A physical model for efficient ranking in networks

TL;DR

This paper introduces a physically-inspired, scalable algorithm for inferring hierarchical node rankings in directed networks, outperforming existing methods in speed and accuracy across various real-world datasets.

Contribution

It proposes a novel method that assigns real-valued ranks, formalizes interaction likelihood based on rank similarity, and provides a statistical significance test for hierarchy inference.

Findings

Method outperforms others in speed and accuracy

Effective in diverse datasets including animal behavior and social networks

Provides a natural statistical significance test for hierarchy

Abstract

We present a physically-inspired model and an efficient algorithm to infer hierarchical rankings of nodes in directed networks.
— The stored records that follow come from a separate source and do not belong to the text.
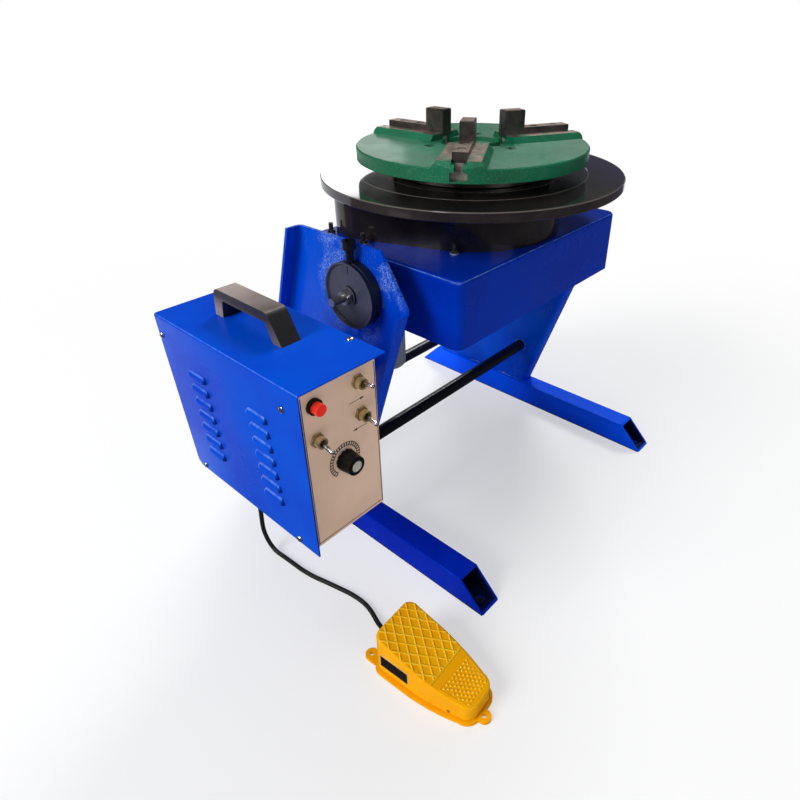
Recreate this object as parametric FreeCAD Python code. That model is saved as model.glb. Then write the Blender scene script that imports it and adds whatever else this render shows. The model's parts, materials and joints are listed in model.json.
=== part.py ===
import FreeCAD, Part
import math
import os

# A welding positioner: a tilting turntable with a three-jaw self-centring chuck, a control box and a foot pedal.
# Sizes are in millimetres. The origin is on the floor, under the turntable's axis.
# +Z is up, +X runs along the tilt axis, and the operator stands on the -Y side.

V = FreeCAD.Vector
RIGHT = V(1, 0, 0)
LEFT = V(-1, 0, 0)
BACK = V(0, 1, 0)
FRONT = V(0, -1, 0)
UP = V(0, 0, 1)
DOWN = V(0, 0, -1)
ORIGIN = V(0, 0, 0)

# Clearances
running_gap = 0.05
sliding_gap = 0.1
passing_gap = 0.4
cut_beyond = 20.0

# Feet: rectangular tubes along Y with mitred ends
foot_width = 35.0
foot_height = 40.0
foot_wall = 3.0
foot_edge_radius = 2.5
foot_front_y = -226.0
foot_rear_y = 284.0
anchor_hole_radius = 6.0
anchor_y = 208.6

# Side plates: folded sheet standing on the feet
plate_inner_x = 213.0
plate_set_in = 8.0
plate_thickness = 4.0
flange_reach = 23.0
bend_radius = 8.0
plate_front_foot_y = 26.0
plate_rear_foot_y = 240.0
plate_shoulder_y = -88.0
plate_shoulder_z = 375.0
plate_top_z = 441.0
plate_top_front_y = -45.5
plate_top_rear_y = 101.0

# Cross bars between the side plates
bar_radius = 10.0
front_bar_y = 39.0
rear_bar_y = 171.0
bar_height = 118.0

# Tilt axis and trunnions
tilt_y = -5.0
tilt_z = 381.0
journal_radius = 12.0
bush_wall = 5.0
bush_flange_radius = 24.0
bush_flange_thickness = 3.0
bush_end_reach = 1.5
trunnion_flange_radius = 30.0
trunnion_flange_thickness = 6.0
trunnion_shoulder_radius = 17.0
stud_radius = 5.0
stud_reach = 25.0

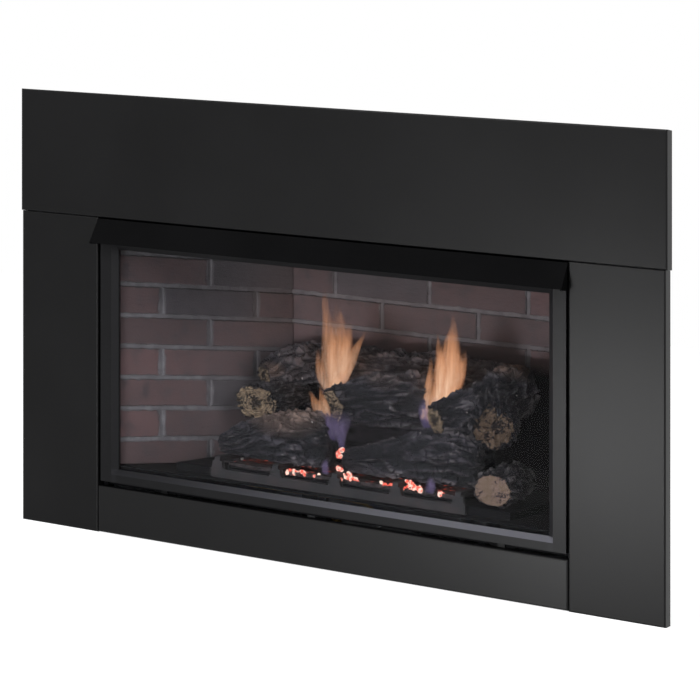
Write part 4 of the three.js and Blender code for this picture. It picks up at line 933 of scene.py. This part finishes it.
def barkedLimb(points, values, seed, cuts):
    route, radius, length = logPath(points)
    limb = straightLimb(radius, length, values.get("hollow", 0.0))
    wear(limb, slotFinish["charred_log"], cutFinish[values.get("wood", "pitted")])
    for face in limb.data.polygons:
        end = 0 if face.center.x < length / 2 else 1
        flat = abs(face.normal.x) > bark["endSlope"]
        face.material_index = 1 if flat and end in cuts else 0
    markLimb(limb, values, radius, length, seed)
    before = [(corner.co.copy(), corner.normal.copy()) for corner in limb.data.vertices]
    # each log reads another place of the textures
    plain = guide((seed * 0.61, seed * 0.23, 0))
    long = guide((seed * 0.43, seed * 0.17, 0), bark["longScale"])
    scaly = guide((seed * 0.29, seed * 0.31, 0), bark["plateScale"])
    for texture, strength, helper in (
        (swellTexture, bark["swell"], plain),
        (plateTexture, bark["plates"], scaly),
        (furrowTexture, bark["furrows"], long),
        (chipTexture, bark["chips"], long),
    ):
        modify(
            limb, "DISPLACE", texture=texture, strength=strength, mid_level=0.5,
            vertex_group="rough", texture_coords="OBJECT", texture_coords_object=helper,
        )
    splinter = values.get("splinter", bark["splinter"])
    modify(
        limb, "DISPLACE", texture=splinterTexture, strength=splinter, mid_level=0.5, direction="X",
        vertex_group="ends", texture_coords="OBJECT", texture_coords_object=plain,
    )
    (ridge,) = newAttributes(limb, ridge="FLOAT")
    reach = (bark["plates"] + bark["furrows"]) * 0.8
    for corner, (place, normal), proud in zip(limb.data.vertices, before, ridge):
        proud.value = 0.5 + (corner.co - place).dot(normal) / reach
    limb.scale.z = values.get("flat", 1.0)
    settle(limb)
    modify(limb, "CURVE", object=route, deform_axis="POS_X")
    for helper in (route, plain, long, scaly):
        bpy.data.objects.remove(helper)
    return limb


def makeLog(name, values):
    seed = values["seed"]
    limbs = [barkedLimb(values["paths"][0], values, seed, values["cuts"])]
    if len(values["paths"]) > 1:
        limbs.append(barkedLimb(values["paths"][1], values["stub"], seed + 1, (1,)))
    made = joined("charred" + name.title().replace("_", ""), limbs)
    if "floor" in values:
        startEditing(made)
        bpy.ops.mesh.select_all(action="SELECT")
        level = values["floor"] / 1000
        bpy.ops.mesh.bisect(
            plane_co=(0, 0, level), plane_no=(0, 0, 1), use_fill=True, clear_inner=True,
        )
        leaveEditing()
    (warm,) = newAttributes(made, warm="FLOAT")
    if "warm" in values:
        x, y, z, reach, strength = values["warm"]
        heart = local(x, y, z)
        for corner, point in zip(made.data.vertices, warm):
            away = corner.co - heart
            away.z *= bark["patchHeight"]
            point.value = strength * min(1.0, max(0.0, 1 - away.length / (reach / 1000)) * 2)
    smooth(made, 60)
    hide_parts(name)
    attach(made, "insert")


for name, values in logSet.items():
    makeLog(name, values)
print("logs shaped:", len(logSet))


embers = {
    "size": 0.0037,
    "seed": 41,
    "groups": (  # x from, x to, y, z in millimetres, how many lumps
        (-96, -78, 67, 139, 6),
        (-72, -58, 67, 139, 4),
        (-46, -34, 67, 139, 3),
        (-13, -2, 84, 173, 5),
        (-12, -3, 84, 182, 4),
        (-7, 3, 66, 157, 4),
        (3, 32, 67, 140, 9),
        (6, 22, 70, 147, 4),
        (72, 92, 67, 140, 6),
        (114, 146, 67, 141, 10),
        (116, 134, 70, 148, 4),
        (176, 186, 68, 141, 2),
    ),
}


def makeEmbers(values):
    chance = random.Random(values["seed"])
    lumps = []
    texture = reliefTexture("clinker", "CLOUDS", 0.004)
    for start, end, depth, level, count in values["groups"]:
        for k in range(count):
            x = (start + (end - start) * (k + 0.5) / count) / 1000 + chance.uniform(-0.001, 0.001)
            y = depth / 1000 + backSet + chance.uniform(-0.001, 0.007)
            z = level / 1000 + chance.uniform(-0.003, 0.003)
            size = values["size"] * chance.uniform(0.65, 1.2)
            clearSelection()
            bpy.ops.mesh.primitive_ico_sphere_add(subdivisions=3, radius=size, location=(x, y, z))
            lump = bpy.context.object
            lump.scale = (chance.uniform(0.8, 1.3), chance.uniform(0.7, 1.1), chance.uniform(0.6, 0.9))
            lump.rotation_euler = (chance.uniform(0, 3), chance.uniform(0, 3), chance.uniform(0, 3))
            settle(lump)
            modify(
                lump, "DISPLACE", texture=texture, strength=size * 0.9, mid_level=0.5,
                texture_coords="GLOBAL",
            )
            lumps.append(lump)
    made = joined("glowingEmbers", lumps)
    wear(made, hotCoal)
    smooth(made, 50)
    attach(made, "insert")


makeEmbers(embers)
print("embers laid")

# Each tongue: the way it faces in degrees, then in millimetres the depths of its foot and tip
# and its line from foot to tip as (x, z, half-width).
flames = {
    "flameLeft": (
        (26, (194, 200), (
            (-81, 258, 8), (-79, 286, 17), (-81, 316, 23), (-84, 353, 19), (-88, 390, 13),
            (-92, 420, 9), (-92, 446, 2),
        )),
        (20, (188, 194), ((-69, 266, 10), (-64, 304, 23), (-60, 339, 24), (-60, 369, 15), (-64, 406, 2))),
        (32, (192, 190), ((-58, 278, 11), (-43, 316, 19), (-30, 342, 13), (-20, 360, 7), (-7, 382, 1))),
        (28, (198, 202), ((-88, 264, 8), (-98, 287, 15), (-103, 312, 12), (-107, 342, 2))),
        (24, (206, 212), ((-73, 258, 18), (-69, 315, 36), (-67, 360, 29), (-77, 418, 5))),
        (16, (184, 188), ((-52, 290, 11), (-45, 333, 16), (-41, 364, 10), (-36, 396, 1))),
        (100, (192, 198), ((-78, 262, 12), (-74, 310, 20), (-76, 360, 14), (-80, 400, 2))),
        (22, (180, 184), ((-81, 263, 11), (-62, 281, 17), (-45, 303, 15), (-30, 332, 3))),
        (26, (122, 124), ((-54, 212, 13), (-64, 240, 19), (-74, 258, 11), (-86, 274, 1))),
        (32, (126, 128), ((-50, 218, 11), (-56, 246, 17), (-61, 264, 9), (-66, 282, 1))),
    ),
    "flameRight": (
        (26, (182, 192), (
            (114, 250, 8), (131, 287, 19), (143, 318, 24), (145, 348, 23), (146, 377, 16),
            (148, 401, 8), (148, 426, 1),
        )),
        (20, (188, 194), ((145, 286, 11), (157, 316, 15), (163, 341, 11), (170, 370, 1))),
        (30, (176, 184), ((100, 238, 8), (105, 268, 12), (109, 298, 11), (111, 326, 7), (111, 358, 1))),
        (24, (180, 186), ((109, 235, 9), (113, 262, 13), (120, 290, 15), (129, 326, 11), (132, 366, 2))),
        (24, (180, 184), ((127, 268, 12), (144, 287, 17), (161, 307, 12), (174, 338, 2))),
        (16, (178, 184), ((123, 268, 11), (129, 320, 16), (127, 352, 10), (123, 388, 1))),
        (28, (196, 204), ((112, 248, 14), (132, 305, 37), (138, 352, 30), (144, 405, 6))),
        (104, (184, 194), ((134, 270, 10), (142, 312, 20), (145, 352, 14), (146, 396, 2))),
    ),
    "blueRoots": (
        (26, (92, 84), ((-5, 180, 6), (-8, 200, 12), (-8, 217, 20), (-5, 233, 26), (-4, 252, 22))),
        (18, (88, 82), ((-20, 196, 7), (-24, 214, 13), (-27, 231, 18), (-27, 250, 14))),
        (26, (148, 152), ((119, 229, 9), (116, 248, 16), (114, 264, 15), (114, 284, 6))),
        (20, (60, 62), ((-21, 144, 9), (-22, 158, 9), (-19, 172, 3))),
        (24, (60, 62), ((162, 138, 10), (165, 152, 12), (165, 166, 6))),
    ),
}
# ripple is how far a tongue sways, waves how often
flameShape = {"rows": 46, "columns": 10, "ripple": 0.0022, "waves": 9, "thinnest": 0.6}


def eased(line, t):
    # Catmull-Rom through the line's points
    spans = len(line) - 1
    k = min(int(t * spans), spans - 1)
    u = t * spans - k
    ends = [line[min(max(k + step, 0), spans)] for step in (-1, 0, 1, 2)]
    weights = (
        -0.5 * u + u * u - 0.5 * u ** 3,
        1 - 2.5 * u * u + 1.5 * u ** 3,
        0.5 * u + 2 * u * u - 1.5 * u ** 3,
        -0.5 * u * u + 0.5 * u ** 3,
    )
    return [sum(w * end[axis] for w, end in zip(weights, ends)) for axis in range(3)]


def makeTongue(faces, depths, line, seed):
    rows = flameShape["rows"]
    turn = math.radians(faces)
    right = Vector((math.cos(turn), math.sin(turn), 0))
    back = Vector((-right.y, right.x, 0))
    near, far = depths
    middles = []
    widths = []
    for k in range(rows + 1):
        t = k / rows
        x, z, half = eased(line, t)
        ripple = math.sin(t * flameShape["waves"] + seed * 1.7) * flameShape["ripple"] * (0.3 + t)
        middles.append(local(x, near + (far - near) * t, z) + back * ripple)
        widths.append(max(half, flameShape["thinnest"]) / 1000)
    clearSelection()
    bpy.ops.mesh.primitive_grid_add(x_subdivisions=flameShape["columns"], y_subdivisions=1, size=2.0)
    tongue = bpy.context.object
    tongue.scale = (widths[0], 0.5, 1)
    settle(tongue)
    startEditing(tongue)
    selectWhere(tongue, "VERT", lambda v: v.co.y > 0)
    bpy.ops.mesh.delete(type="VERT")
    bpy.ops.mesh.select_all(action="SELECT")
    bpy.ops.transform.translate(value=(0, 0.5, 0))
    bpy.ops.transform.rotate(value=turn, orient_axis="Z", center_override=(0, 0, 0))
    bpy.ops.transform.translate(value=middles[0])
    for k in range(1, rows + 1):
        step = middles[k] - middles[k - 1]
        bpy.ops.mesh.extrude_region_move(TRANSFORM_OT_translate={"value": step})
        grow = widths[k] / widths[k - 1]
        bpy.ops.transform.resize(value=(grow, grow, 1), center_override=middles[k])
    leaveEditing()
    up, across = newAttributes(tongue, up="FLOAT", across="FLOAT")
    heights = [middle.z for middle in middles]
    for corner, rise, spread in zip(tongue.data.vertices, up, across):
        k = min(range(rows + 1), key=lambda n: abs(heights[n] - corner.co.z))
        rise.value = k / rows
        spread.value = max(-1.0, min(1.0, (corner.co - middles[k]).dot(right) / widths[k]))
    return tongue


for name, tongues in flames.items():
    fire = joined(name, [makeTongue(*tongue, seed) for seed, tongue in enumerate(tongues)])
    wear(fire, fireGas.get(name, blueGas))
    smooth(fire, 180)
    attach(fire, "insert")
print("flames lit:", len(flames))


studio = {
    "floor": 14.0,
    "floorColour": (0.80, 0.80, 0.80),
    "floorLift": 0.60,  # light of its own that the floor shows to the eye
    "sky": 0.5,  # its light on the object; it is seen white
    # the flames' light on the rear wall
    "fires": {
        "colour": (1.0, 0.50, 0.24), "power": 0.30, "radius": 0.03,
        "spread": 155, "softEdge": 0.5, "tilt": 82,
        "places": ((-0.066, -0.02, 0.33), (0.14, -0.03, 0.33)),
    },
    "lamps": {
        "keyLamp": {"place": (-1.2, -3.4, 3.0), "aim": (0, 0, 0.35), "size": (1.6, 1.6), "power": 80},
        "glowLamp": {  # the streak on the surround's right panel
            "place": (-0.060, -1.871, 0.085), "aim": (0.497, -0.228, 0.25),
            "size": (0.3, 0.16), "power": 18,
        },
        "fillLamp": {"place": (2.8, -2.4, 1.6), "aim": (-0.1, 0, 0.3), "size": (1.4, 1.4), "power": 55},
    },
}


def seenRays(board):
    # 1 for what the eye, a reflection or a look through glass meets
    eye, mirror, through = [
        board.node("ShaderNodeLightPath", None, None, kind)
        for kind in ("Is Camera Ray", "Is Glossy Ray", "Is Transmission Ray")
    ]
    return eye.most(mirror).most(through)


def makeFloor(values):
    clearSelection()
    bpy.ops.mesh.primitive_grid_add(x_subdivisions=8, y_subdivisions=8, size=values["floor"])
    floor = bpy.context.object
    floor.name = "studioFloor"
    pale = Finish(
        "studioFloor", Base_Color=values["floorColour"], Roughness=0.9,
        Specular_IOR_Level=0.0, Emission_Strength=1.0,
    )
    pale.feed("Emission Color", pale.blend(seenRays(pale), grey(0.0), grey(values["floorLift"])))
    wear(floor, pale.material)


def makeLamps(values):
    for name, lamp in values["lamps"].items():
        bpy.ops.object.light_add(type="AREA", location=lamp["place"])
        made = bpy.context.object
        made.name = name
        made.data.shape = "RECTANGLE"
        made.data.size, made.data.size_y = lamp["size"]
        made.data.energy = lamp["power"]
        aim = Vector(lamp["aim"]) - Vector(lamp["place"])
        made.rotation_euler = aim.to_track_quat("-Z", "Y").to_euler()
    fires = values["fires"]
    for place in fires["places"]:
        bpy.ops.object.light_add(type="SPOT", location=place)
        made = bpy.context.object
        made.name = "fireLamp"
        made.data.spot_size = math.radians(fires["spread"])
        made.data.spot_blend = fires["softEdge"]
        made.data.shadow_soft_size = fires["radius"]
        made.rotation_euler = (math.radians(fires["tilt"]), 0, 0)
        made.data.color = fires["colour"]
        made.data.energy = fires["power"]


def makeSky(values):
    world = bpy.data.worlds.new("studio")
    bpy.context.scene.world = world
    world.use_nodes = True
    sky = NodeBoard(world.node_tree)
    colour = sky.blend(seenRays(sky), grey(values["sky"]), grey(1.0))
    sky.fill(sky.tree.nodes["Background"].inputs["Color"], colour)


makeFloor(studio)
makeLamps(studio)
makeSky(studio)
bpy.context.scene.view_settings.view_transform = "Standard"
print("studio lit")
It assigns real-valued ranks to nodes rather than simply ordinal ranks, and it formalizes the assumption that interactions are more likely to occur between individuals with similar ranks. It provides a natural statistical significance test for the inferred hierarchy, and it can be used to perform inference tasks such as predicting the existence or direction of edges. The ranking is obtained by solving a linear system of equations, which is sparse if the network is; thus the resulting algorithm is extremely efficient and scalable. We illustrate these findings by analyzing real and synthetic data, including datasets from animal behavior, faculty hiring, social support networks, and sports tournaments. We show that our method often outperforms a variety of others, in both speed and accuracy, in recovering the underlying ranks and predicting edge directions.